----- SOURCE EXCERPT

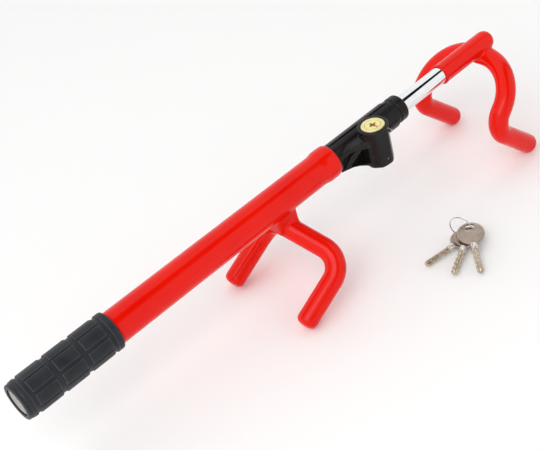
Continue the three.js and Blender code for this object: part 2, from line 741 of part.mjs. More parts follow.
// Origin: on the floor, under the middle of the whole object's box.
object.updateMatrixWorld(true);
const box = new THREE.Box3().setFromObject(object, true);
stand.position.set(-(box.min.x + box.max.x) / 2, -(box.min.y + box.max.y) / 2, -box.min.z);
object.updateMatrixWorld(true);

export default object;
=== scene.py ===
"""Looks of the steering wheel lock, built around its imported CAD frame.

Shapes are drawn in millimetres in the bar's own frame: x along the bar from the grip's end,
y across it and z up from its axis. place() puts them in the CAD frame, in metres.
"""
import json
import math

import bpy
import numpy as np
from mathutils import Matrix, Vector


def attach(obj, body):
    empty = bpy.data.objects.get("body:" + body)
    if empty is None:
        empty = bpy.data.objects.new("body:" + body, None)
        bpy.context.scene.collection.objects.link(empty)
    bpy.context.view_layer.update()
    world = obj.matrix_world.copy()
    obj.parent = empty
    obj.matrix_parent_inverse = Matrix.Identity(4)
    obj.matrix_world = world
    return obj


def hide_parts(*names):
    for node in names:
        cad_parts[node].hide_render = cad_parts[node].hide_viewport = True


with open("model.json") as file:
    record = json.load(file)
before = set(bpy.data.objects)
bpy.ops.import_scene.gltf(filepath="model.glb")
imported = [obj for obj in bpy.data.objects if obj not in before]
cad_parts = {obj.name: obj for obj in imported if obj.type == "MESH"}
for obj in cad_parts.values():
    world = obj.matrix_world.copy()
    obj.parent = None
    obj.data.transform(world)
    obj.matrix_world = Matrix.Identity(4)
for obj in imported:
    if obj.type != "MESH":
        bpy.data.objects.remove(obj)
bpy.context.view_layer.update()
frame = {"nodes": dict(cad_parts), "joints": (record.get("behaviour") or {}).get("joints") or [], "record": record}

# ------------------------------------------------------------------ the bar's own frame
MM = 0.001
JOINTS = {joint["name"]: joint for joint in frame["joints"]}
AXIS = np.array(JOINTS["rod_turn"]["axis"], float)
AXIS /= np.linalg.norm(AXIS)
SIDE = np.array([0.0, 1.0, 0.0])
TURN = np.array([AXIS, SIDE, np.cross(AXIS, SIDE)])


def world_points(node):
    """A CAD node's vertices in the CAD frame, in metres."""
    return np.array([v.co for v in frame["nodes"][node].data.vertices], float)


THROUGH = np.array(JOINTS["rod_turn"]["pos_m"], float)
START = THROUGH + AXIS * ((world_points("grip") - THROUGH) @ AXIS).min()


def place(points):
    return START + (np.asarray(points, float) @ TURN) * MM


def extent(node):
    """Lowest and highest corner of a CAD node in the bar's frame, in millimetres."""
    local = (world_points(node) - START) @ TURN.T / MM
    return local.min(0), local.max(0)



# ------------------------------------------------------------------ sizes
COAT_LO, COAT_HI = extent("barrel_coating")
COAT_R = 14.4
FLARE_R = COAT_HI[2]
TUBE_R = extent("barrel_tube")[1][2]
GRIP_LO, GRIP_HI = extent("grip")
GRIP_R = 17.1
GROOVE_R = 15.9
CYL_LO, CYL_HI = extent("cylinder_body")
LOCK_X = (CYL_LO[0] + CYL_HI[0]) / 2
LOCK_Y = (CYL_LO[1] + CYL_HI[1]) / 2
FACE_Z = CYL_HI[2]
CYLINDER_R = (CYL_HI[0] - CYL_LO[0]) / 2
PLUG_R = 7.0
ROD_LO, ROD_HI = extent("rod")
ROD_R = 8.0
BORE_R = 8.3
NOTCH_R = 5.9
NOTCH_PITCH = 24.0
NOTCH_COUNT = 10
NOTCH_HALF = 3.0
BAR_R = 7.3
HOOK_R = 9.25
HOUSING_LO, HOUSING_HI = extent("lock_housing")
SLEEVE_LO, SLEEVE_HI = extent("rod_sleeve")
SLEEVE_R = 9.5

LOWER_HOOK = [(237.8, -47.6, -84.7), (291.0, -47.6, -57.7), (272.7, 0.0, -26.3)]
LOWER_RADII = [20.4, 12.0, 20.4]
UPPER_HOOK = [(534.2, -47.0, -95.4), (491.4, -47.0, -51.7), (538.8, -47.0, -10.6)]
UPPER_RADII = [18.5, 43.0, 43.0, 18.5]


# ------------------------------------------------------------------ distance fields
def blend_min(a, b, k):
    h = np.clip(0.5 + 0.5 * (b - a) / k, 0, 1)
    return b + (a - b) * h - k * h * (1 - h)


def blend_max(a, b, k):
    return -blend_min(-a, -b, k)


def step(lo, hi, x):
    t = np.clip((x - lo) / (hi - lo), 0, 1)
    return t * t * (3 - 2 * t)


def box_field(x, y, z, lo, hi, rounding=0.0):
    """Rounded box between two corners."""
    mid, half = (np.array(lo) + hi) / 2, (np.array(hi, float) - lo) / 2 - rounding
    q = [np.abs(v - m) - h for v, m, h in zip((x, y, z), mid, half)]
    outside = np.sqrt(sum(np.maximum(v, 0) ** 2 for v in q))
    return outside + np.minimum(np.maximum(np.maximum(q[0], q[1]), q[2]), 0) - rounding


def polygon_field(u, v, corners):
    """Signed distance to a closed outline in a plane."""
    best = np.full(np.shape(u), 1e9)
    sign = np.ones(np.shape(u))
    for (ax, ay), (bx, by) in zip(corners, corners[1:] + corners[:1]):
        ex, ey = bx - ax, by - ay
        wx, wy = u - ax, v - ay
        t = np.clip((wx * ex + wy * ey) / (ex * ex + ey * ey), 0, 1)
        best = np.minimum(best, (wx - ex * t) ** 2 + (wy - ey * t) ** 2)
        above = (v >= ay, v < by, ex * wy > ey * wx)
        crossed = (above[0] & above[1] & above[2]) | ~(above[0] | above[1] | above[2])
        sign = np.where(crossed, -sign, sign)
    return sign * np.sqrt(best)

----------

PROBLEM DETAILS =
The line with "whole object's box." marks the start and the line with "in imported if" marks the end; transcribe every line in that stretch, unchanged.

SOLUTION FOR THIS EXERCISE =
// Origin: on the floor, under the middle of the whole object's box.
object.updateMatrixWorld(true);
const box = new THREE.Box3().setFromObject(object, true);
stand.position.set(-(box.min.x + box.max.x) / 2, -(box.min.y + box.max.y) / 2, -box.min.z);
object.updateMatrixWorld(true);

export default object;
=== scene.py ===
"""Looks of the steering wheel lock, built around its imported CAD frame.

Shapes are drawn in millimetres in the bar's own frame: x along the bar from the grip's end,
y across it and z up from its axis. place() puts them in the CAD frame, in metres.
"""
import json
import math

import bpy
import numpy as np
from mathutils import Matrix, Vector


def attach(obj, body):
    empty = bpy.data.objects.get("body:" + body)
    if empty is None:
        empty = bpy.data.objects.new("body:" + body, None)
        bpy.context.scene.collection.objects.link(empty)
    bpy.context.view_layer.update()
    world = obj.matrix_world.copy()
    obj.parent = empty
    obj.matrix_parent_inverse = Matrix.Identity(4)
    obj.matrix_world = world
    return obj


def hide_parts(*names):
    for node in names:
        cad_parts[node].hide_render = cad_parts[node].hide_viewport = True


with open("model.json") as file:
    record = json.load(file)
before = set(bpy.data.objects)
bpy.ops.import_scene.gltf(filepath="model.glb")
imported = [obj for obj in bpy.data.objects if obj not in before]
cad_parts = {obj.name: obj for obj in imported if obj.type == "MESH"}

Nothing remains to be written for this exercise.